Watch-outs specific to the Florida market
- Verify product approvals yourself. Every legitimate impact window sold in Florida has a Florida Product Approval (FL#) or Miami-Dade NOA you can look up online. Ask for the number; check it matches the spec sheet.
- “Hurricane-proof” is a sales word, not a rating. The real terms are impact-rated, large missile (ASTM E1996 Level D or Miami-Dade TAS 201/203), and design pressure (DP) ratings matched to your opening.
- The Florida window market attracts aggressive financing pitches. $30,000 projects sold at the kitchen table on 15-year dealer financing can double the real cost. Compare against a HELOC before signing — the same trade-offs we cover for bath remodel financing apply here.
- Contractor licensing is real in Florida.
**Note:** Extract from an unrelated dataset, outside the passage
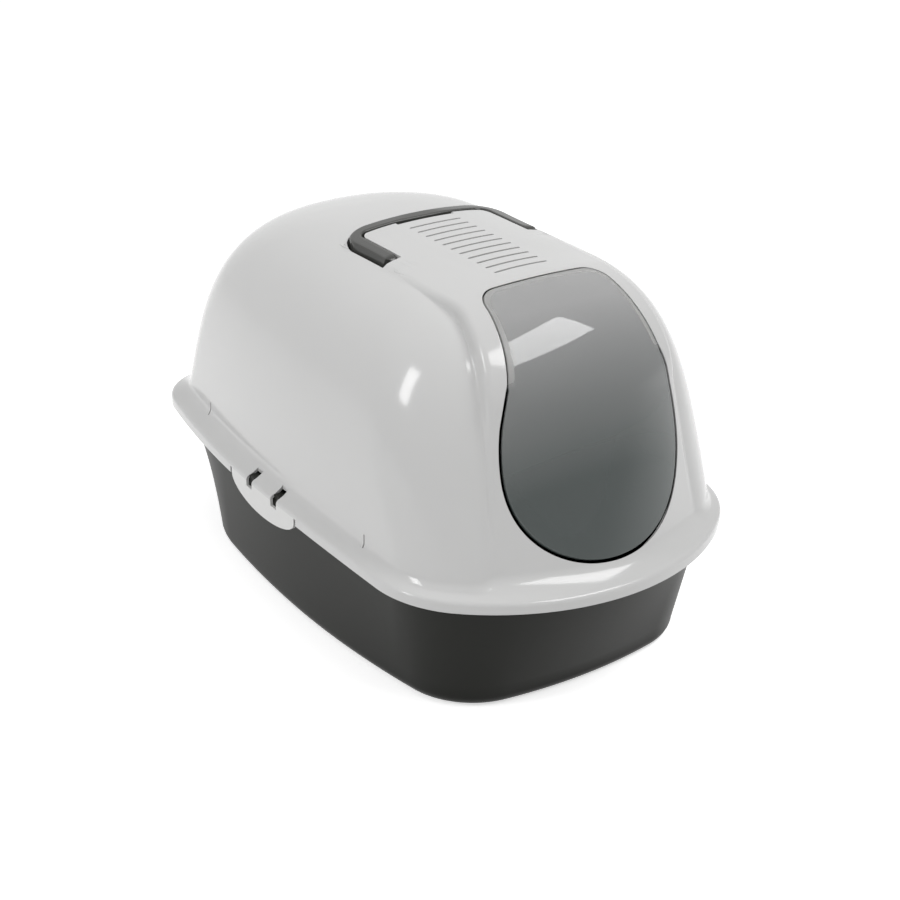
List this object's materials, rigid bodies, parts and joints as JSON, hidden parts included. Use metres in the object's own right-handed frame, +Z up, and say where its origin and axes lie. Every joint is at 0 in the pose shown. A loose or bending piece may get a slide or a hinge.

Window installation requires a state-licensed contractor (typically a Certified General, Building, Residential, or Glass & Glazing contractor). Verify the license on the Florida DBPR site — see our contractor vetting guide.
FAQs
Are impact windows required by law in Florida? Opening protection (impact glass or approved shutters) is required in windborne debris regions, which cover most coastal areas and all of Miami-Dade and Broward. Inland North Florida homes may be exempt. Your local permit office can confirm your wind zone in one phone call.
How much do impact windows cost for a whole house in 2026? $12,000 – $22,000 for a typical 10-opening home, more in the HVHZ or with sliding doors. Standard windows plus accordion shutters run roughly 25–35% less upfront.
Do impact windows lower insurance in Florida? Yes — with a wind-mitigation inspection documenting protection on all openings, wind-premium reductions of 15–40% are common, often worth $500–$1,500 per year.
Can I install impact windows myself in Florida? Practically, no. Permits, product approvals, engineered anchoring schedules, and inspections make this licensed-contractor work, and DIY installation voids the insurance-credit paper trail.
How long do impact windows last? Quality aluminum or vinyl impact units last 25–40 years. The laminated glass itself doesn’t degrade meaningfully; seal failure (fogging) is the usual end-of-life signal, as with any insulated glass.